20. In that regard, it is relevant to mention that as the appellant was abroad his liability to file a tax return arose because he was a non-resident landlord in respect of real property in this country.
21. In their Statement of Case the respondents state that the appellant sent a satisfactory return to them on 20 January 2014. I have not seen a copy of it. I have not seen a copy of that which was sent in November/December 2012. I am not in a position to make any comparison between those two documents.
22. The respondents bear the onus of proving the default said to give rise to the penalties (other than the first £100 penalty). They have failed to do so. The respondents have adduced no or no sufficient evidence to establish that the document which was sent to them by the appellant in November/December 2012 could not properly be described as a tax return of the type required pursuant to the notice served under section 8 of the 1970 Act. The mere fact that the respondents seem to have rejected it is not sufficient to allow me to draw the conclusion that it is more probable than not that it was not a tax return sufficient to meet the requirement made under section 8 of the 1970 Act.
23. It follows that the respondents have failed to prove the alleged filing default which is a necessary precedent fact to the levying of the penalties under appeal.
24. Accordingly, this appeal succeeds in full.
25. This document contains full findings of fact and reasons for the decision.

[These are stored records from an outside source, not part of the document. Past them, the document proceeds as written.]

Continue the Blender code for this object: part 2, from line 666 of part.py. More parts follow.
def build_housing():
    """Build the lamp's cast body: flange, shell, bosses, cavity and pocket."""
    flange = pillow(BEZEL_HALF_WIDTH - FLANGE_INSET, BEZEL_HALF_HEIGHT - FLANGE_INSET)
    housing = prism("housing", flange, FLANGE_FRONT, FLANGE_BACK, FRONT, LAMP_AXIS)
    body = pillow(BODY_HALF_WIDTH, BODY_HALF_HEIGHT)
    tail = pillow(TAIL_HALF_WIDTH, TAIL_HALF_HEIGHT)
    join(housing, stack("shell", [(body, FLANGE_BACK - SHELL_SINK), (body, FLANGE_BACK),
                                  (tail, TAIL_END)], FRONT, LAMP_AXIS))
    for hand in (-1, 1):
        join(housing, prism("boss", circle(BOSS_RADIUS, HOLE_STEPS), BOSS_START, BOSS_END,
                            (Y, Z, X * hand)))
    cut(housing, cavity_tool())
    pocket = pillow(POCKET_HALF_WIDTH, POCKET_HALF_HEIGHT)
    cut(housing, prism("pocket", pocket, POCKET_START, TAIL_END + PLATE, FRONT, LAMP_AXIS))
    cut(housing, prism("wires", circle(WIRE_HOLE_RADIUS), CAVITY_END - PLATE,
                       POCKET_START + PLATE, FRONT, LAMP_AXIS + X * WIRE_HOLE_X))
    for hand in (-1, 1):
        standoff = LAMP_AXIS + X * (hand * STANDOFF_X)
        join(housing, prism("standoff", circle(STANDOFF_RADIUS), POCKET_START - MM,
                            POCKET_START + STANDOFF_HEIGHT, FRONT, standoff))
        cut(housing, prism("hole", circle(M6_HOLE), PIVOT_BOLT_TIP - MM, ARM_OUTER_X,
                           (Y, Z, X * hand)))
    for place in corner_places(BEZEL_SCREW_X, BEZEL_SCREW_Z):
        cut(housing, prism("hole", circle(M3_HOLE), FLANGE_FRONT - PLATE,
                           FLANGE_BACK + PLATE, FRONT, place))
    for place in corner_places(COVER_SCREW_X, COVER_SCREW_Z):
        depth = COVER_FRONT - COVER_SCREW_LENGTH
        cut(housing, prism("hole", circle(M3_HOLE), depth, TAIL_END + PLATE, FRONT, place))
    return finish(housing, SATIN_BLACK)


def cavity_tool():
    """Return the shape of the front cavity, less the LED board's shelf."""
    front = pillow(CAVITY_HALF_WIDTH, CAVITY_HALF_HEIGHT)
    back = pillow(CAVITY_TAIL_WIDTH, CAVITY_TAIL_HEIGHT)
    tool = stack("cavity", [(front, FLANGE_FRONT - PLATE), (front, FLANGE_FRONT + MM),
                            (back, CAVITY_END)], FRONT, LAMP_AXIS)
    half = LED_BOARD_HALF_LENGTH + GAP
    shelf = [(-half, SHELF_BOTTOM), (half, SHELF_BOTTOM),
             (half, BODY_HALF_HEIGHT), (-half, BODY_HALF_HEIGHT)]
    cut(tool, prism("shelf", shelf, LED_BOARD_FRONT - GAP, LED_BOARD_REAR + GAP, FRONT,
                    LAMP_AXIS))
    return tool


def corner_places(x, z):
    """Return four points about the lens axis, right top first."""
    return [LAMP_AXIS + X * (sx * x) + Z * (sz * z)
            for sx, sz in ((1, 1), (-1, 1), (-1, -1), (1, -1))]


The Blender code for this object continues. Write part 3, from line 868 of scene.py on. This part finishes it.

Any party dissatisfied with this decision has a right to apply for permission to appeal against it pursuant to Rule 39 of the Tribunal Procedure (First-tier Tribunal) (Tax Chamber) Rules 2009. The application must be received by this Tribunal not later than 56 days after this decision is sent to that party. The parties are referred to “Guidance to accompany a Decision from the First-tier Tribunal (Tax Chamber)” which accompanies and forms part of this decision notice.